* Directions for this task: The exercise asks you to copy every line below in which "parts" appears.

* Material provided:
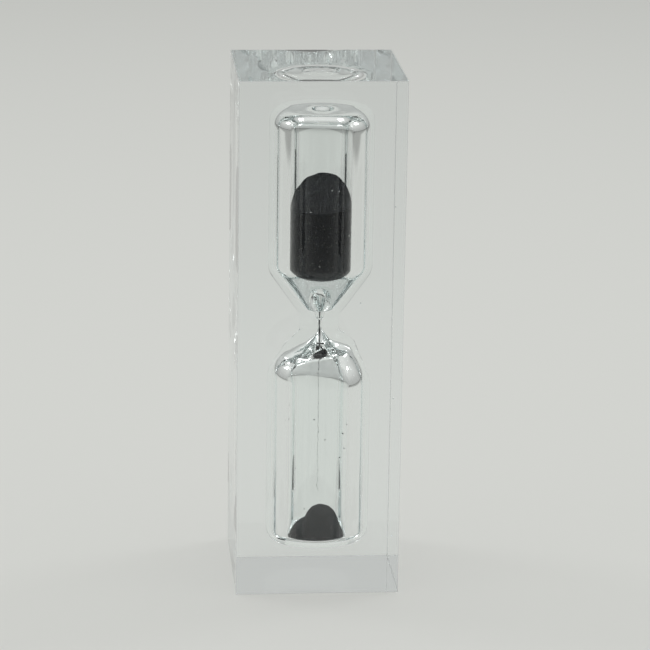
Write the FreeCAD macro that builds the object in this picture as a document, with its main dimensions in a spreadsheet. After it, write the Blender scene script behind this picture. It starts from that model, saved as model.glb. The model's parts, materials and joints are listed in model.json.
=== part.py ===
"""Sand timer sealed in a clear acrylic bar.

A square bar of cast acrylic holds a blown glass ampoule with two bulbs and a narrow throat. Black sand
runs from the upper bulb to the lower one. Millimetres; origin at the centre of the bar's base; +Z up,
+X to the right and +Y away from the viewer of the bar's front face.
"""
import FreeCAD, Part
import Sketcher
import math
import os

PARTS_FOLDER = "parts"
UP = FreeCAD.Vector(0, 0, 1)

# Driving dimensions: alias, value in millimetres (or degrees, or a count), what it is.
DIMENSIONS = [
    ("bar_side", 25.0, "side of the square acrylic bar"),
    ("bar_height", 80.0, "height of the bar"),
    ("edge_break", 0.3, "polished chamfer on the bar's edges"),
    ("ampoule_offset", 0.48, "the ampoule sits this far right of the bar's middle"),
    ("tube_radius", 7.95, "outer radius of both glass bulbs"),
    ("wall", 0.85, "wall of the glass tube"),
    ("crown_top", 75.1, "outer top of the ampoule, at its centre"),
    ("crown_edge", 74.95, "height where the crown meets the tube's side, before rounding"),
    ("crown_round", 2.6, "rounding of the crown's edge"),
    ("ceiling", 73.8, "inner top of the upper bulb"),
    ("ceiling_round", 2.0, "rounding of the ceiling's edge"),
    ("shoulder_level", 49.4, "inner start of the upper bulb's funnel"),
    ("shoulder_round", 2.2, "inner rounding where the funnel starts"),
    ("funnel_radius", 2.1, "inner radius where the funnel flattens"),
    ("funnel_level", 43.2, "height where the funnel flattens"),
    ("funnel_round", 0.9, "rounding where the funnel flattens"),
    ("throat_radius", 0.285, "radius of the throat's bore"),
    ("throat_top", 41.55, "upper mouth of the throat"),
    ("throat_bottom", 39.2, "lower mouth of the throat"),
    ("throat_round", 0.6, "rounding of the throat's mouths"),
    ("flare_radius", 4.6, "inner radius of the lower bulb's sloping roof"),
    ("flare_level", 36.45, "height of that radius"),
    ("flare_round", 2.0, "rounding of the roof's edge"),
    ("lower_shoulder", 31.8, "inner start of the lower bulb's straight side"),
    ("lower_round", 3.0, "inner rounding at that start"),
    ("floor_level", 6.7, "inner bottom of the lower bulb"),
    ("floor_round", 0.9, "rounding of the floor's edge"),
    ("heel_level", 5.7, "outer bottom of the ampoule"),
    ("heel_round", 2.6, "outer rounding of the bottom edge"),
    ("outer_shoulder", 49.3, "outer start of the upper bulb's funnel"),
    ("outer_round", 3.0, "outer rounding where the funnel starts"),
    ("waist_radius", 3.0, "outer radius of the waist"),
    ("waist_top", 42.3, "upper end of the waist, before rounding"),
    ("waist_bottom", 39.4, "lower end of the waist, before rounding"),
    ("waist_round", 2.4, "rounding at both ends of the waist"),
    ("brow_radius", 5.7, "outer radius of the lower bulb's roof edge"),
    ("brow_level", 37.5, "height of that radius"),
    ("brow_round", 2.6, "outer rounding of the roof edge"),
    ("outer_lower_shoulder", 32.8, "outer start of the lower bulb's straight side"),
    ("outer_lower_round", 4.0, "outer rounding at that start"),
    ("sand_gap", 0.05, "air left between the sand and the glass"),
    ("sand_level", 60.65, "upper sand's surface, at the ampoule's axis"),
    ("sand_tilt", 12.5, "slope of the upper sand's surface, degrees"),
    ("sand_turn", -12.0, "turn of that slope from the back towards the left, degrees"),
    ("thread_radius", 0.2, "radius of the sand thread in the throat"),
    ("thread_end", 36.6, "height where the thread breaks up into grains"),
    ("heap_peak", 10.4, "height of the lower heap's top"),
    ("heap_offset", 1.3, "the heap's top sits this far right of the ampoule's axis"),
    ("heap_crown", 3.0, "radius of the heap's blunt top, before rounding"),
    ("heap_crown_round", 3.0, "rounding of the heap's top"),
    ("heap_edge", 6.9, "height of the heap at its foot"),
    ("grain_radius", 0.08, "radius of one loose grain of sand"),
    ("falling_count", 48, "number of grains in the falling stream"),
    ("stream_spread", 0.12, "how far falling grains stray from the axis"),
    ("stream_end", 13.2, "height of the lowest falling grain"),
]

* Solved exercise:
Write the FreeCAD macro that builds the object in this picture as a document, with its main dimensions in a spreadsheet. After it, write the Blender scene script behind this picture. It starts from that model, saved as model.glb. The model's parts, materials and joints are listed in model.json.
PARTS_FOLDER = "parts"